Basic sequence: 11v11 game with both teams focusing on the defending principles and trying to score.

This session brings all of the defensive elements and principles seen in the previous drills together to offer the defending team a solid understanding of how to perform effectively as a unit. On the basis of the key principles, such as communication, togetherness, team spirit, organisation, shape and positioning, the defending team should be able to operate collectively as a fully functioning team.

  • Arrange 2 teams in an 11v11 game on a full pitch.

  • Set both teams up in a 4-3-3 formation.

  •  Two teams contest an 11v11 game for a period of at least 10 minutes and focus on all of the defensive principles covered in the previous sessions.

Coaching points
  • The centre-forwards should press the centre-backs, with the other 2 attackers pressing in tandem and looking to shut off passes to the full-backs.

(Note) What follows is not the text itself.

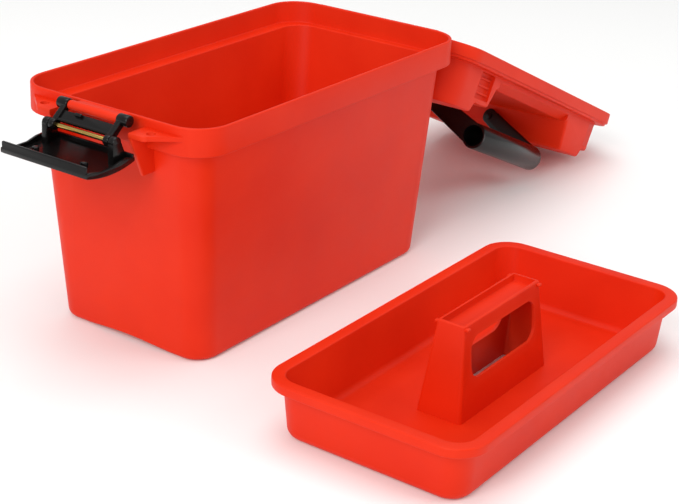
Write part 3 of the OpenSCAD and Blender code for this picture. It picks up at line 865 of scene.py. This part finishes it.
# %% Polished black ABS
def polished_abs():
    m = blank_material("polished_black_abs")
    place_on = add(m, "ShaderNodeTexCoord").outputs["Object"]
    cloud = add(m, "ShaderNodeTexNoise", Vector=place_on, Scale=per_mm(22), Detail=3.0)
    tint = add(m, "ShaderNodeValToRGB", Fac=cloud.outputs["Fac"])
    tint.color_ramp.elements[0].color, tint.color_ramp.elements[1].color = linear("#090808"), linear("#110F0F")
    hair = add(m, "ShaderNodeTexNoise", Vector=place_on, Scale=per_mm(1.5), Detail=5.0, Distortion=1.5)
    rough = add(m, "ShaderNodeMapRange", Value=hair.outputs["Fac"])
    rough.inputs["To Min"].default_value, rough.inputs["To Max"].default_value = 0.16, 0.30
    wave = add(m, "ShaderNodeBump", Height=cloud.outputs["Fac"], Strength=0.25, Distance=0.25 * MM)
    shader = add(m, "ShaderNodeBsdfPrincipled", Base_Color=tint.outputs["Color"],
                 Roughness=rough.outputs["Result"], IOR=1.54, Specular_IOR_Level=0.26, Normal=wave.outputs["Normal"])
    add(m, "ShaderNodeOutputMaterial", Surface=shader.outputs["BSDF"])
    return m


black = polished_abs()

# %% [markdown]
# The pins are drawn wire, cut to length: steel for the hinge and the barrel, brass for the lever's
# rod. Drawing leaves lines along the length, so the pattern is stretched along Y. The seal is a
# dull nitrile cord.

# %% Drawn metal and rubber
def drawn_wire(name, dark, light, roughness):
    m = blank_material(name)
    place_on = add(m, "ShaderNodeTexCoord").outputs["Object"]
    along = add(m, "ShaderNodeMapping", Vector=place_on, Scale=(1, 0.04, 1))
    lines = add(m, "ShaderNodeTexNoise", Vector=along.outputs["Vector"], Scale=per_mm(0.5), Detail=3.0)
    tint = add(m, "ShaderNodeValToRGB", Fac=lines.outputs["Fac"])
    tint.color_ramp.elements[0].color, tint.color_ramp.elements[1].color = linear(dark), linear(light)
    groove = add(m, "ShaderNodeBump", Height=lines.outputs["Fac"], Strength=0.2, Distance=0.03 * MM)
    shader = add(m, "ShaderNodeBsdfPrincipled", Base_Color=tint.outputs["Color"], Metallic=1.0,
                 Roughness=roughness, Normal=groove.outputs["Normal"])
    add(m, "ShaderNodeOutputMaterial", Surface=shader.outputs["BSDF"])
    return m


def nitrile():
    m = blank_material("moulded_nitrile_rubber")
    place_on = add(m, "ShaderNodeTexCoord").outputs["Object"]
    dust = add(m, "ShaderNodeTexNoise", Vector=place_on, Scale=per_mm(4), Detail=4.0)
    tint = add(m, "ShaderNodeValToRGB", Fac=dust.outputs["Fac"])
    tint.color_ramp.elements[0].color, tint.color_ramp.elements[1].color = linear("#1C1D1E"), linear("#2B2C2D")
    skin = add(m, "ShaderNodeBump", Height=dust.outputs["Fac"], Strength=0.2, Distance=0.1 * MM)
    shader = add(m, "ShaderNodeBsdfPrincipled", Base_Color=tint.outputs["Color"], Roughness=0.75, IOR=1.52,
                 Normal=skin.outputs["Normal"])
    add(m, "ShaderNodeOutputMaterial", Surface=shader.outputs["BSDF"])
    return m


steel = drawn_wire("drawn_steel_wire", "#8E9093", "#C9CBCD", 0.28)
brass = drawn_wire("drawn_brass_wire", "#A9822F", "#F0D080", 0.22)
rubber = nitrile()
print("materials:", [m.name for m in bpy.data.materials])

# %% [markdown]
# ## Put the pieces on the frame
# Each piece takes its material, rides on the body that moves it, and stands for the plain node
# that it was modelled over.

# %% Dress and fasten
dressing = [(box, red, "box", "red_shell", "box_body"),
            (lid, red, "lid", "red_shell", "lid"),
            (tray, red, "tray", "red_shell", "lift_out_tray"),
            (carry, black, "handle", "black_gloss", "carry_handle"),
            (link, black, "link", "black_gloss", "latch_link"),
            (lever, black, "lever", "black_gloss", "latch_lever"),
            (ring, rubber, "lid", "seal_rubber", "lid_seal"),
            (hinge_pin, steel, "box", "steel_pin", "lid_hinge_pin"),
            (barrel_pin, steel, "link", "steel_pin", "latch_barrel_pin"),
            (lever_rod, brass, "link", "brass_rod", "latch_lever_rod")]
for piece, material, body, slot, node in dressing:
    close_up(piece)
    piece.data.materials.clear()
    piece.data.materials.append(material)
    take(piece)
    bpy.ops.object.shade_smooth_by_angle(angle=math.radians(32))
    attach(piece, body)
    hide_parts(node)
    print(piece.name, len(piece.data.polygons), "faces")

# %% [markdown]
# ## Floor, light and camera
# The object stands on a pale floor under soft light: a broad panel over the near left for the
# shape, a weaker one from the right to open the shadows, and a bright even room.

# %% Floor
let_go()
bpy.ops.mesh.primitive_plane_add(size=12, location=(0, 0, -0.0002))
floor = bpy.context.object
floor.name = "floor"
floor_material = bpy.data.materials.new("pale_floor")
floor_material.use_nodes = True
paper = floor_material.node_tree.nodes["Principled BSDF"]
paper.inputs["Base Color"].default_value = linear("#FBFBFA")
paper.inputs["Roughness"].default_value = 0.8
floor.data.materials.append(floor_material)


# %% Light
def panel(name, at, towards, size, power):
    light = bpy.data.lights.new(name, "AREA")
    light.shape, light.size, light.energy = "SQUARE", size, power
    lamp = bpy.data.objects.new(name, light)
    lamp.location = at
    lamp.rotation_euler = (Vector(towards) - Vector(at)).to_track_quat("-Z", "Y").to_euler()
    bpy.context.collection.objects.link(lamp)


panel("key", (-2.5, -0.5, 1.7), (0, -0.1, 0.1), 1.6, 46)
panel("fill", (1.0, -2.6, 1.8), (0.1, -0.1, 0.1), 1.6, 19)
panel("top", (0.1, 0.2, 2.6), (0.1, -0.1, 0), 2.0, 26)
world = bpy.data.worlds.new("room")
bpy.context.scene.world = world
world.use_nodes = True
world.node_tree.nodes["Background"].inputs["Color"].default_value = linear("#FFFFFF")
world.node_tree.nodes["Background"].inputs["Strength"].default_value = 0.55

# %% Camera
heading, dip, roll = 55.31, 22.56, 2.57
camera_data = bpy.data.cameras.new("camera")
camera_data.sensor_width, camera_data.lens = 36, 86.4
camera_data.shift_x, camera_data.shift_y = 0.0060, -0.0263
camera_data.clip_end = 30
camera = bpy.data.objects.new("camera", camera_data)
camera.location = Vector((-1092.9, -852.7, 623.9)) * MM
forward_frame = Euler((math.radians(90 - dip), 0, math.radians(-heading)), "XYZ").to_matrix().to_4x4()
camera.rotation_euler = (forward_frame @ Matrix.Rotation(math.radians(roll), 4, "Z")).to_euler()
bpy.context.collection.objects.link(camera)
bpy.context.scene.camera = camera
bpy.context.scene.view_settings.view_transform = "Standard"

  • If the first defensive line is broken, the nearest midfielder needs to get across to the attacker, with the other midfielders following. The midfielder who is furthest from the play tucks in.

  • Ensure that the midfield line is compact, works together and that the midfielders are positioned in close proximity to their opposite numbers.

  • The centre-backs should play higher up the pitch and seek to get distance and height on their clearances.

  • The structure and restructuring of defensive units is important. When the goalkeeper goes long, the defending team should get back goal-side.

  • The full-backs should close the wide players down, with fellow defenders shifting across to support and deny the attackers space.

  • If a defender steps out of the defensive line to close attackers down, the defensive unit needs to move together.

  • Maintain a good distance and compactness between all units and pairings, with the midfielders supporting the attackers and so on.